Companies are going to figure out, through experimentation, how to take this technology and turn it into real, meaningful products. The current interfaces are really rudimentary, even when integrated into other products, but at least experimentation is happening. That being said, the experimentation that would turn this cool technology into something viable is not being driven by the current leaders.
I do not have confidence that OpenAI and Anthropic, or others can actually turn this technology into a meaningful product. OpenAI and Anthropic are too research-heavy, and Google has an atrocious history of productizing its research. That is what I think is most exciting about the Apple partnership: having a company that can really think about experience delivery. Apple was far from the first entrant into the smartphone/PDA market, but it made the experience that captured the market. Right now, we are in the equivalent of the era when Softbank and Docomo dominated smartphones. Yet, that era eventually passed to who would be the long-term leaders of the smartphone market.

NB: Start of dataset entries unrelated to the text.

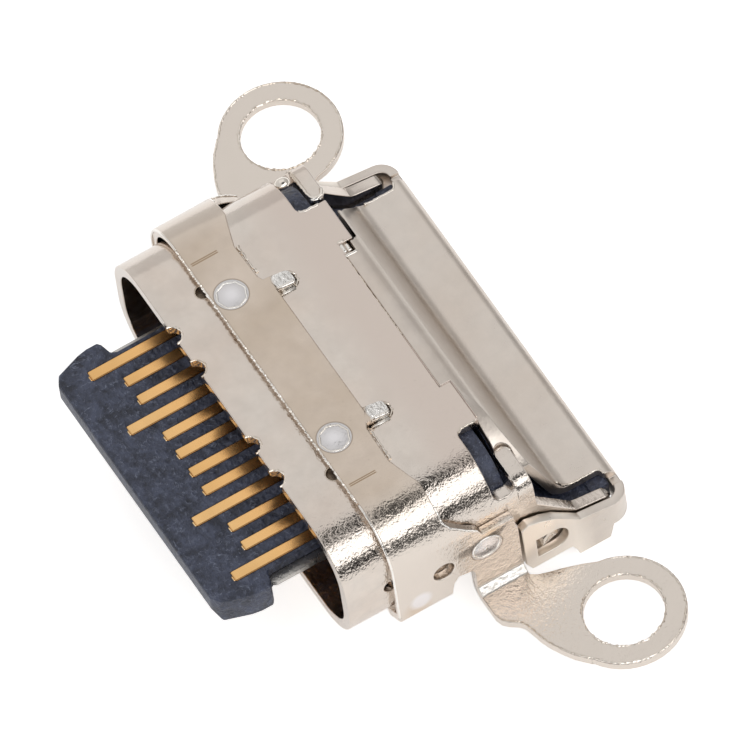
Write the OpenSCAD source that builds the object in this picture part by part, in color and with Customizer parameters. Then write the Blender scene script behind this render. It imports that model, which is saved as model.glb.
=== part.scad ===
/* [Shell] */
// Outer width of the drawn shell
shell_w = 8.9; // [8.7:0.05:9.0]
// Outer height of the drawn shell
shell_h = 3.06; // [3.0:0.02:3.1]
// Radius of the shell's rounded corners, outside
corner_r = 1.15; // [1.1:0.01:1.25]
// Height of the shell's underside above the underside of the ears
shell_lift = 0.17; // [0.15:0.01:0.2]
// Thickness of the shell's sheet
shell_t = 0.25; // [0.2:0.01:0.27]
// Distance from the tongue's front edge back to the shell's lip
lip_y = 2.18; // [2.1:0.01:2.25]
// Radius of each small scallop in the top lip
scallop_r = 0.2; // [0.15:0.01:0.25]
// Depth of each small scallop in the top lip
scallop_depth = 0.17; // [0.1:0.01:0.2]

/* [Tongue and contacts] */
// Greatest width of the tongue, across its head
tongue_w = 6.69; // [6.6:0.01:6.75]
// Width of the plastic neck behind the head
neck_w = 5.92; // [5.8:0.01:6.0]
// Thickness of the tongue
tongue_t = 0.7; // [0.6:0.01:0.8]
// Contacts in each of the two rows
contacts = 12; // [12]
// Distance between neighbouring contacts
pitch = 0.5; // [0.5]
// Width of a contact blade
blade_w = 0.25; // [0.2:0.01:0.28]
// Thickness of the contact strip
blade_t = 0.1; // [0.08:0.01:0.12]
// Distance from the tongue's front edge to a long contact's tip
long_tip_y = 0.57; // [0.5:0.01:0.65]
// How much further back a short contact's tip lies
short_step = 0.52; // [0.45:0.01:0.6]
// Thickness of the steel plate inside the tongue
plate_t = 0.12; // [0.08:0.01:0.15]

/* [Mounting bracket] */
// Thickness of the bracket's sheet
strap_t = 0.2; // [0.15:0.01:0.25]
// Front edge of the strap
strap_y = 3.17; // [3.1:0.01:3.25]
// Depth of the strap, front to rear, at its middle
strap_depth = 1.18; // [1.15:0.01:1.2]
// Distance between the two ear holes
ear_spacing = 13.16; // [13.1:0.02:13.3]
// Distance from the tongue's front edge to the ear holes
ear_y = 7.02; // [7.0:0.01:7.08]
// Radius of an ear hole
ear_hole_r = 0.8; // [0.7:0.05:0.85]
// Outer radius of an ear
ear_r = 1.25; // [1.2:0.01:1.3]
// Diameter of a laser weld spot
weld_d = 0.7; // [0.6:0.01:0.72]

/* [Rear cover] */
// Thickness of the cover's sheet
cover_t = 0.2; // [0.15:0.01:0.22]
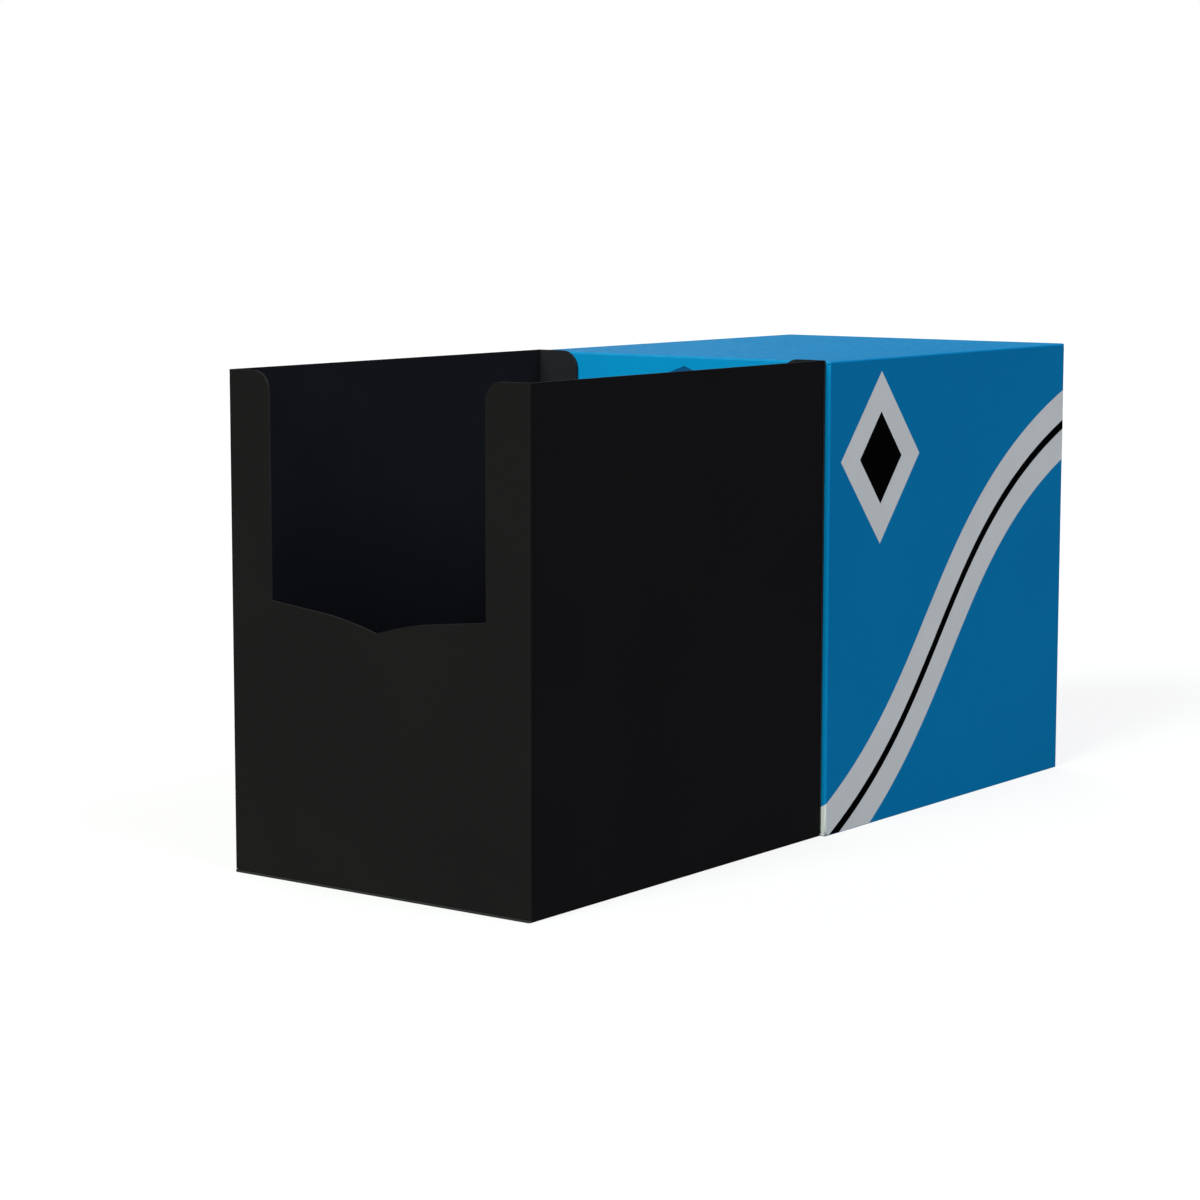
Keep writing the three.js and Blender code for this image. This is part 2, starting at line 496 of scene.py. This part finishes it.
def allNodes(box):
    return [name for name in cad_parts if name.startswith(box + "_")]


# The tray, open at the top, and the thumb cut-out in both of its end panels, in millimetres
thumbCutout = {
    "margin": 10.25,        # strip left standing at each side
    "shoulder": 54.2,       # height of the cut-out's bottom corners
    "mouthRadius": 3.75,
    "flankSlope": 0.107,    # fall of the bottom edge towards the middle
    "tipSlope": 0.3, "tipReach": 7.2, "tipBlend": 5.3,    # the steeper point in the middle
    "mouthSteps": 14, "tipSteps": 16,
}


def makeTray():
    build = blankFrom(wallNames("tray"), "tray_base", "tray_seam_tab")
    build.update(flip=False, seamSide=-1, cutout=thumbCutout)
    materials = [
        sheetPlastic("trayPlastic", trayPlastic), sheetPlastic("trayCutEdgePaintedHighlight", trayCutEdgePaintedHighlight),
        sheetPlastic("trayCrease", trayCrease), sheetPlastic("trayInsidePaintedBounce", trayInsidePaintedBounce),
    ]
    tray = foldBlank("tray_sheet", "tray", materials, build)
    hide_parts(*allNodes("tray"))


# The shell, closed at the top: the same kind of blank turned upside down
def makeShell():
    build = blankFrom(wallNames("shell"), "shell_top", "shell_seam_tab")
    tab = build["tab"]
    tab["bottom"], tab["top"] = build["height"] - tab["top"], build["height"] - tab["bottom"]
    build.update(flip=True, seamSide=1, cutout=None)
    materials = [
        sheetPlastic("shellPlastic", shellPlastic), sheetPlastic("shellCutEdgePaintedHighlight", shellCutEdgePaintedHighlight),
        sheetPlastic("shellCreasePaintedHighlight", shellCreasePaintedHighlight), sheetPlastic("shellInside", shellInside),
    ]
    shell = foldBlank("shell_sheet", "shell", materials, build)
    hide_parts(*allNodes("shell"))
    return build


# Print on the shell, and a patch of painted shade on its front panel, in millimetres. Places count
# along from the shell's front, and up.
printing = {
    "film": 0.02,           # each ink stands this proud of what it lies on
    "body": 0.05,           # how thick an ink film's solid is; the rest is sunk in the sheet
    "turnedFront": 24,      # how far the ink runs on past the fold, on the front panel
    "turnedRear": 0,        # the same on the rear panel
    "rim": 0.12,            # bare sheet left at the shell's open rim
    "topFold": 0.1,         # bare sheet left below the fold at the top
}
band = {
    "start": (-26, -12), "pullStart": (52, 12), "pullEnd": (36, 58), "end": (106, 82),
    "width": 14.6, "lineWidth": 1.9, "steps": 72,
    "lookAhead": 0.001,     # share of the band over which its direction is taken
}
lozenge = {
    "middle": (20, 77), "halfWidth": 15.5, "halfHeight": 18, "coreWidth": 8.2, "coreHeight": 9.6,
}
# the dark triangle at the top of the front panel: painted shade, laid as a thin film like the ink
frontShadePatch = {"middleAcross": -1.2, "tip": 95.7, "halfWidth": 15, "halfHeight": 5.6}


def bezier(points, t):
    a, b, c, d = points
    u = 1 - t
    return tuple(u ** 3 * a[i] + 3 * u * u * t * b[i] + 3 * u * t * t * c[i] + t ** 3 * d[i]
                 for i in (0, 1))


def stripFaces(width, shift):
    # a strip of even width along the band's middle line
    points = [band[key] for key in ("start", "pullStart", "pullEnd", "end")]
    steps, left, right = band["steps"], [], []
    for i in range(steps + 1):
        here, ahead = bezier(points, i / steps), bezier(points, i / steps + band["lookAhead"])
        dx, dz = ahead[0] - here[0], ahead[1] - here[1]
        scale = width / 2 / hypot(dx, dz)
        left.append((here[0] - dz * scale + shift, here[1] + dx * scale))
        right.append((here[0] + dz * scale + shift, here[1] - dx * scale))
    return [[left[i], left[i + 1], right[i + 1], right[i]] for i in range(steps)]


def lozengeFace(middle, halfWidth, halfHeight):
    across, up = middle
    return [(across + halfWidth, up), (across, up + halfHeight),
            (across - halfWidth, up), (across, up - halfHeight)]


def inkAndShadeFilm(name, material, faces, lift, build, onWall):
    # flat faces in (along, up) of a wall, clipped to it, bent round its folds and thickened
    shape = bmesh.new()
    shared = {}
    for corners in faces:
        verts = []
        for along, up in corners:
            key = (round(along, spotDigits), round(up, spotDigits))
            if key not in shared:
                shared[key] = shape.verts.new((along, 0, up))
            verts.append(shared[key])
        shape.faces.new(verts)
    r, halfLength = folding["radius"], build["length"] / 2
    flatEnd = halfLength - r
    arc = r * pi / 2
    top = build["height"] - r - printing["topFold"]

    def cut(spot, normal, clear):
        everything = shape.verts[:] + shape.edges[:] + shape.faces[:]
        bmesh.ops.bisect_plane(shape, geom=everything, plane_co=spot, plane_no=normal,
                               clear_outer=clear)

    cut((0, 0, printing["rim"]), (0, 0, -1), True)
    cut((0, 0, top), (0, 0, 1), True)
    for sign, turned in ((-1, printing["turnedFront"]), (1, printing["turnedRear"])):
        cut((sign * (flatEnd + arc + turned), 0, 0), (sign, 0, 0), True)
        for i in range(folding["steps"] + 1):
            cut((sign * (flatEnd + arc * i / folding["steps"]), 0, 0), (sign, 0, 0), False)
    cx, cy = build["middle"]
    if onWall == "near":
        outward = Vector((-0.1, -1, 0))     # a little forward too, for the turned end
        for vert in shape.verts:
            along, up = vert.co.x, vert.co.z
            past = max(0, abs(along) - flatEnd)
            bend, onPanel = min(past, arc) / r, max(0, past - arc)
            out = r + lift
            x = min(abs(along), flatEnd) + out * sin(bend)
            y = r - build["width"] / 2 - out * cos(bend) + onPanel
            vert.co = Vector(((x if along > 0 else -x) + cx, y + cy, up)) * mm
    else:
        outward = Vector((-1, 0, 0))
        for vert in shape.verts:
            vert.co = Vector((cx - halfLength - lift, cy + vert.co.x, vert.co.z)) * mm
    shape.normal_update()
    for face in shape.faces:
        if face.normal.dot(outward) < 0:
            face.normal_flip()
        face.smooth = True
    mesh = bpy.data.meshes.new(name)
    shape.to_mesh(mesh)
    shape.free()
    piece = finishPiece(mesh, name, "shell", [material])
    addModifier(piece, "SOLIDIFY", thickness=printing["body"] * mm, offset=-1)
    keepShading(piece)
    print(name, "printed")


def printAndShadeShell(build):
    grey, black = sheetPlastic("greyInk", greyInk), sheetPlastic("blackInk", blackInk)
    darkBlue = sheetPlastic("darkBluePaintedShade", darkBluePaintedShade)
    shift = -build["length"] / 2            # from counting along from the front to the middle
    onSheet, onInk = printing["film"], 2 * printing["film"]

    strip = stripFaces(band["width"], shift)
    inkAndShadeFilm("print_grey_band", grey, strip, onSheet, build, "near")
    line = stripFaces(band["lineWidth"], shift)
    inkAndShadeFilm("print_black_line", black, line, onInk, build, "near")

    middle = (lozenge["middle"][0] + shift, lozenge["middle"][1])
    outer = lozengeFace(middle, lozenge["halfWidth"], lozenge["halfHeight"])
    inkAndShadeFilm("print_grey_lozenge", grey, [outer], onSheet, build, "near")
    core = lozengeFace(middle, lozenge["coreWidth"], lozenge["coreHeight"])
    inkAndShadeFilm("print_black_lozenge", black, [core], onInk, build, "near")

    # the dark patch on the front panel is painted shade
    middle = (frontShadePatch["middleAcross"], frontShadePatch["tip"] - frontShadePatch["halfHeight"])
    mark = lozengeFace(middle, frontShadePatch["halfWidth"], frontShadePatch["halfHeight"])
    inkAndShadeFilm("front_painted_shade", darkBlue, [mark], onSheet, build, "front")


# Floor, in metres, and sky
studio = {
    "floorHalf": 40, "floorDrop": 0.00002,
    "floorDark": (0.93, 0.93, 0.93), "floorLight": (0.97, 0.97, 0.97),
    "floorCloud": 60,       # size of the floor's pale clouds, in millimetres
    "floorRoughness": 0.9,
    "floorGlow": 0.78,      # share of the floor's white that shadows don't reach
    "floorBounce": 0.15,    # how pale the floor is for the light that it throws back
    "skyStrength": 0.15, "backdropWhite": 1,
}
# Soft suns: where each stands, in degrees, its strength and how wide it looks
lamps = {
    "keySun": {
        "azimuth": 180, "elevation": 28, "strength": 4.1, "angle": 30, "colour": (1.0, 1.10, 0.95),
    },
    "sideSun": {
        "azimuth": -90, "elevation": 40, "strength": 1.55, "angle": 40, "colour": (0.94, 0.97, 1.10),
    },
    "backSun": {
        "azimuth": 62, "elevation": 30, "strength": 1.4, "angle": 50, "colour": (1.0, 1.0, 1.0),
    },
}
# Camera: lens in millimetres, angles in degrees, distances in metres
camera = {
    "lens": 93.30, "sensor": 36, "azimuth": 36.593, "pitch": 7.426, "roll": 0.080,
    "distance": 0.65725, "aimFromMiddle": (-0.01059, 0.01341, -0.00279),
    "clipStart": 0.01, "clipEnd": 200,
}


def seenAs(nodes, links, unseen, seen):
    # one look for the camera, another for the light that bounces about
    path = nodes.new("ShaderNodeLightPath")
    choose = nodes.new("ShaderNodeMixShader")
    links.new(path.outputs["Is Camera Ray"], choose.inputs["Fac"])
    links.new(unseen, choose.inputs[1])
    links.new(seen, choose.inputs[2])
    return choose.outputs["Shader"]


def makeFloor():
    half, z = studio["floorHalf"], -studio["floorDrop"]
    corners = [(-half, -half, z), (half, -half, z), (half, half, z), (-half, half, z)]
    mesh = bpy.data.meshes.new("floor")
    mesh.from_pydata(corners, [], [(0, 1, 2, 3)])
    floor = bpy.data.objects.new("floor", mesh)
    bpy.context.scene.collection.objects.link(floor)
    material, nodes, links, shader = makeNodes("floorPaper")
    coords = nodes.new("ShaderNodeTexCoord").outputs["Object"]
    cloud = addNoise(nodes, links, coords, studio["floorCloud"], detail["cloud"])
    colour = addMix(nodes, links, cloud, studio["floorDark"], studio["floorLight"])
    links.new(colour, shader.inputs["Base Color"])
    shader.inputs["Roughness"].default_value = studio["floorRoughness"]
    shader.inputs["Specular IOR Level"].default_value = 0
    glow = nodes.new("ShaderNodeEmission")
    glow.inputs["Strength"].default_value = studio["backdropWhite"]
    lit = nodes.new("ShaderNodeMixShader")
    lit.inputs["Fac"].default_value = studio["floorGlow"]
    links.new(shader.outputs["BSDF"], lit.inputs[1])
    links.new(glow.outputs["Emission"], lit.inputs[2])
    bounce = nodes.new("ShaderNodeBsdfDiffuse")
    bounce.inputs["Color"].default_value = (*[studio["floorBounce"]] * 3, 1)
    surface = seenAs(nodes, links, bounce.outputs["BSDF"], lit.outputs["Shader"])
    links.new(surface, nodes["Material Output"].inputs["Surface"])
    mesh.materials.append(material)
    print("floor laid")


def makeLight():
    for name, settings in lamps.items():
        lamp = bpy.data.lights.new(name, "SUN")
        lamp.energy, lamp.angle = settings["strength"], radians(settings["angle"])
        lamp.color = settings["colour"]
        sun = bpy.data.objects.new(name, lamp)
        bpy.context.scene.collection.objects.link(sun)
        rise, around = radians(settings["elevation"]), radians(settings["azimuth"])
        towards = Vector((cos(rise) * cos(around), cos(rise) * sin(around), sin(rise)))
        sun.rotation_mode = "QUATERNION"
        sun.rotation_quaternion = towards.to_track_quat("Z", "Y")

    world = bpy.data.worlds.new("studio")
    bpy.context.scene.world = world
    world.use_nodes = True
    nodes, links = world.node_tree.nodes, world.node_tree.links
    sky, white = nodes["Background"], nodes.new("ShaderNodeBackground")
    for part, strength in ((sky, studio["skyStrength"]), (white, studio["backdropWhite"])):
        part.inputs["Color"].default_value = (1, 1, 1, 1)
        part.inputs["Strength"].default_value = strength
    surface = seenAs(nodes, links, sky.outputs["Background"], white.outputs["Background"])
    links.new(surface, nodes["World Output"].inputs["Surface"])
    print("lights set")


def makeCamera():
    lens = bpy.data.cameras.new("camera")
    lens.lens, lens.sensor_width = camera["lens"], camera["sensor"]
    lens.clip_start, lens.clip_end = camera["clipStart"], camera["clipEnd"]
    eye = bpy.data.objects.new("camera", lens)
    bpy.context.scene.collection.objects.link(eye)
    azimuth, pitch = radians(camera["azimuth"]), radians(camera["pitch"])
    ahead = Vector((cos(pitch) * cos(azimuth), cos(pitch) * sin(azimuth), -sin(pitch)))
    roll = Quaternion((0, 0, 1), radians(camera["roll"]))
    aim = (cadBox[0] + cadBox[1]) / 2 + Vector(camera["aimFromMiddle"])
    eye.location = aim - ahead * camera["distance"]
    eye.rotation_mode = "QUATERNION"
    eye.rotation_quaternion = ahead.to_track_quat("-Z", "Y") @ roll
    bpy.context.scene.camera = eye
    print("camera placed")


makeCamera()
makeFloor()
makeLight()
bpy.context.scene.view_settings.view_transform = "Standard"
makeTray()
printAndShadeShell(makeShell())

I think that Microsoft and Apple are going to be the biggest winners. Notice: neither of them is particularly a leader in internally trained models. However, both of them know how to turn technology into products, and crucially, they have a lot of relevant data. If the trend of AI is towards personalization, then the moat for this technology is not all of the information in the world. Instead, it is the information that is relevant to the user. Apple holds that for many consumers, and Microsoft holds that for the enterprise. Google also stands to be a winner if they can successfully productize since they have both a strong understanding of global information and personal information.
How Far Will Costs Come Down?
I addressed the cost problem in the section about diminishing returns. However, I wanted to reiterate it here as well. The degree to which generative AI can be used and the degree to which AI can generalize problems versus needing heavy human engineering and intervention will hinge greatly on operational costs. This means the cost of the hardware to train datasets, the cost to get data to train on, and the cost to run inference on trained models.
I don't think that we will see the level of cost reductions seen in the PC era. Chips are already highly efficient and on the border of reaching limitations from the laws of physics. Models continue to grow, investors subsidize operations, and training is constrained by GPU availability.
If the costs come down significantly, then adoption will be much easier to justify. However, that will likely require AI-dedicated integrated circuits. The higher the costs and for longer, the more pressure there will be to look at alternate solutions. This may be "thin wall" AIs (see above) or even more traditional statistical analysis.
Right now the costs can be tolerated, but that cannot last forever. Many people think that if AGI can be reached, it will automatically be a good investment. While there certainly would be a value proposition, if the cost is too prohibitive, it could still push adoption away. Even more likely would be that the operational costs become an impediment to reaching AGI, regardless of whether AGI could theoretically be achieved.